The main assumptions used to quantify defined-benefit plans are determined as follows: (i) the discount and inflation rates representing the base rates at which the obligation to employees might actually be fulfilled are based on the rates which mature on high-quality bonds and on inflation expectations; (ii) the level of future remuneration is determined on the basis of elements such as inflation expectations, productivity, career advancement and seniority; (iii) the future cost of healthcare services is determined on the basis of elements such as present and past trends in healthcare costs, including assumptions regarding the inflationary growth of costs, and changes in the health of the participating employees; and (iv) the demographic assumptions reflect the best estimates of trends in variables such as mortality, turnover, invalidity and others in relation to the population of the participating employees.
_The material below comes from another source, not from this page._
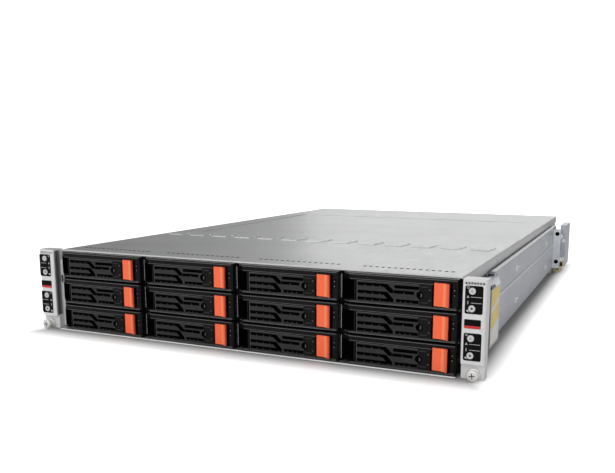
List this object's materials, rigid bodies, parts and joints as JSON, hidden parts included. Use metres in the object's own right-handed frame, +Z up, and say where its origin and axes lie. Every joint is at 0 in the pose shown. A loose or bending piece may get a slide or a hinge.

Differences in the value of net liabilities (assets) in employee benefit plans, arising due to changes in the actuarial assumptions used and the difference between the actuarial assumptions previously adopted and actual events, occur routinely and are called actuarial gains and losses. Actuarial gains and losses relating to defined-benefit plans are recognised in the statement of comprehensive income. Actuarial assumptions are also used to determine obligations relating to other long-term benefits; to this end, the effects arising from changes to the actuarial assumptions or the characteristics of the benefit are fully recognised in the income statement.
Provisions for risks and charges
In addition to recognising environmental liabilities and obligations to remove property, plant and equipment and restore sites, and liabilities relating to employee benefits, Snam makes provisions relating mainly to legal and tax disputes. The estimation of the provisions for these purposes is the result of a complex process involving subjective judgements on the part of the Company’s management.